BLOOMINGTON, Ind. -- An Indiana University linguistic anthropologist has been awarded funding from two federal agencies for a project that seeks to preserve and potentially revitalize an endangered language spoken by a few thousand people in rural Mexico.

Dan Suslak, associate professor of anthropology in the IU Bloomington College of Arts and Sciences, is co-principal investigator for the project along with documentary filmmaker Ben Levine, director of the nonprofit Speaking Place.

The two-year project, “Community Directed Audio-Visual Documentation of Ayöök,” will use a technique called facilitated-feedback filming to encourage community members to recall events, share ideas and take part in discussions centered on their shared language and culture.

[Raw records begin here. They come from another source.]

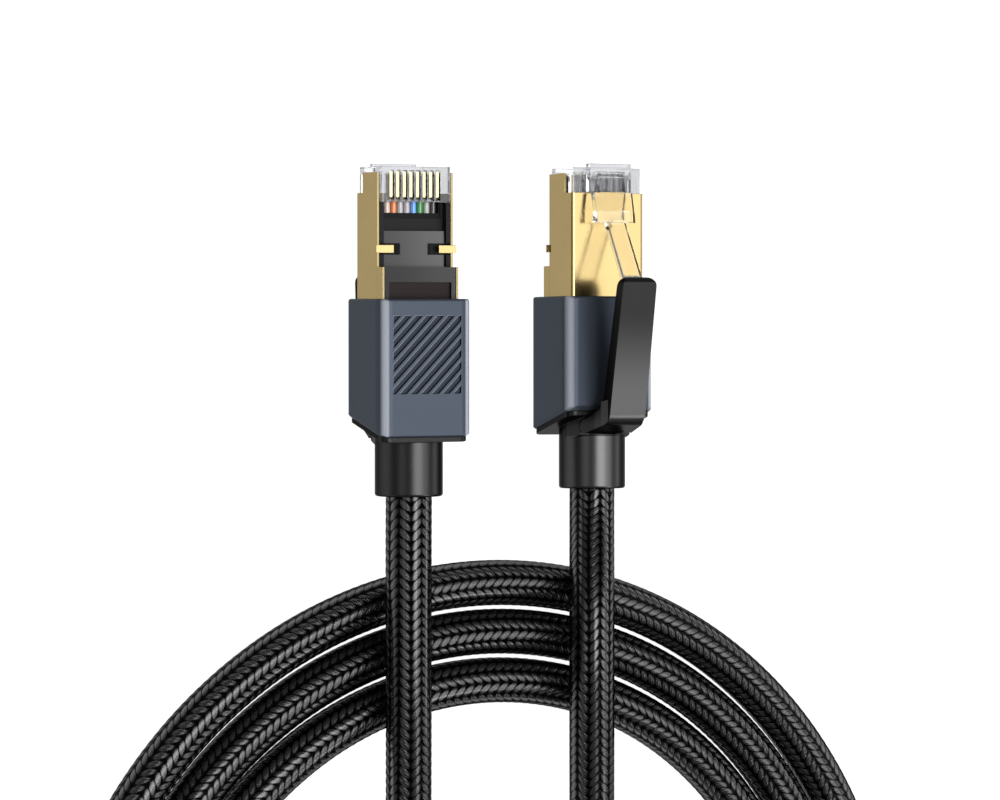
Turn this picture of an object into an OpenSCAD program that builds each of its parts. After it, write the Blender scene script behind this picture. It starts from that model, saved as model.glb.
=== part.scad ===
// Shielded network patch lead: two 8-contact plugs with aluminium housings, moulded
// boots and snag-free latch levers, on a braided cord that lies in a flat coil.
// Each plug is drawn in its own frame: origin where the cord leaves the boot,
// +Y towards the plug's nose, +Z towards its latch.

/* [Plug] */
// Width of the plug over its shield
plug_w = 11.68; // [11.6:0.01:11.7]
// Height of the shield's latch face above the cord's axis
latch_face = 4.7; // [4.6:0.05:4.8]
// Depth of the contact face below the cord's axis
contact_face = 2.0; // [1.9:0.05:2.1]
// Depth of the thicker rear part of the plug below the cord's axis
rear_face = 3.7; // [3.5:0.05:3.8]
// How far the nose stands out of the housing
nose_out = 18.3; // [18:0.1:18.6]
// How far the thicker rear part stands out of the housing
step_out = 4.4; // [4:0.1:4.8]
// Thickness of the shield's sheet
sheet = 0.3; // [0.25:0.05:0.35]
// Number of contacts, each on its own wire
contacts_n = 8; // [8]
// Distance between neighbouring contacts
pitch = 1.02; // [1:0.01:1.04]
// Thickness of a contact blade
blade_t = 0.5; // [0.4:0.05:0.55]
// Diameter of an insulated wire
wire_d = 0.96; // [0.9:0.01:0.98]

/* [Housing] */
// Width of the aluminium housing
housing_w = 14.3; // [14:0.1:14.6]
// Depth of the housing, from the contact side to the latch side
housing_d = 11.7; // [11.6:0.1:12]
// Length of the housing along its contact side
housing_len = 19.2; // [18.8:0.1:19.6]
// How much shorter the latch side is, which slants the rear edge
housing_slant = 3.1; // [2.8:0.1:3.4]
// Radius of the four long corners
housing_r = 1.8; // [1.5:0.1:2]
// Radius of the rounded front edge
rim_r = 0.35; // [0.25:0.05:0.45]
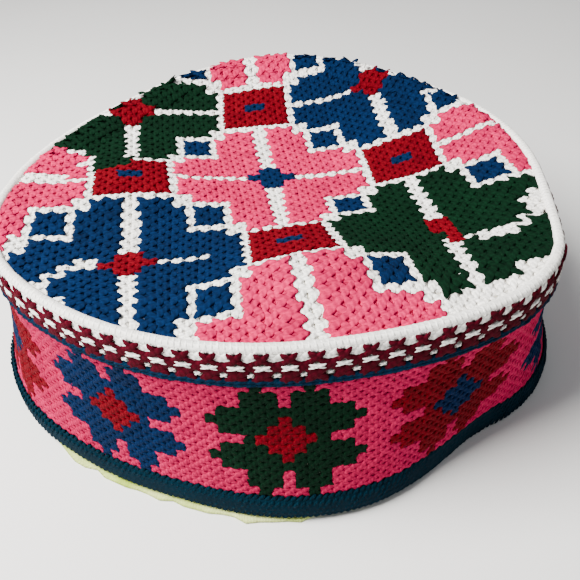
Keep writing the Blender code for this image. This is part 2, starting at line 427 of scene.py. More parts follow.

The $253,393 grant is one of 27 awards totaling more than $4 million announced recently by the National Endowment for the Humanities and the National Science Foundation. The awards, part of the agencies’ Documenting Endangered Languages program, support digital documentation of nearly 40 languages. The NSF estimates that, every three months, a language somewhere in the world is losing all of its remaining speakers.

Ayöök, part of the Mixe-Zoquean language family, is spoken in and around the community of Totontepec in a mountainous region of Oaxaca state in southern Mexico. Linguists say Mixe-Zoquean languages occupy a pivotal position in Mesoamerica: They influenced and were influenced by Aztecan and Mayan and are likely related to the language spoken in the Olmec civilization, which flourished in the region about 3,500 to 2,500 years ago.

The goal of the project is to involve community members in documenting the language and to create an Ayöök Portal, an online archive of high-quality videos, with Ayöök, Spanish and English subtitles, that will serve as a resource for Ayöök speakers in the region and elsewhere and for scholars who are interested in studying the language and culture.

The grant builds on a 2012-13 project, funded by the National Science Foundation, in which Suslak, Levine and University of California, Davis, botanist Pablo Zamora used video to document the cultivation of an extraordinary variety of maize types in the region. Suslak conducted research in the area in the 1990s and created an Ayöök analytical dictionary.

Until the past few decades, Totontepec was largely cut off from the outside world, and Ayöök was the primary language spoken in the area. But its use declined with the arrival of government-sponsored education, conducted in Spanish, and the construction of a highway linking the community to Oaxaca City in the 1970s. Ayöök speech was discouraged, and generations grew up able to understand the language but not to speak it.

Now the tide has turned. Local people increasingly see Ayöök and their farming culture as a course of pride, and children are learning the language.

An Ayöök Advisory Group, made up of community leaders, educators and activists who are enthusiastic about the language, is helping guide the project, suggesting themes and activities to document. Local residents will be trained in videography, video editing, Ayöök writing and transcription and will serve on teams that create material for the Ayöök Portal.

While scholars can study endangered languages, Suslak said, it’s ultimately up to speakers of the language to maintain its vitality. The Ayöök project aims to transfer responsibility for documenting and preserving the language to Totontepec community members and to give them the tools and training to sustain the effort over time.

Related Links

Dan Suslak works with members of the Ayook subtitling team.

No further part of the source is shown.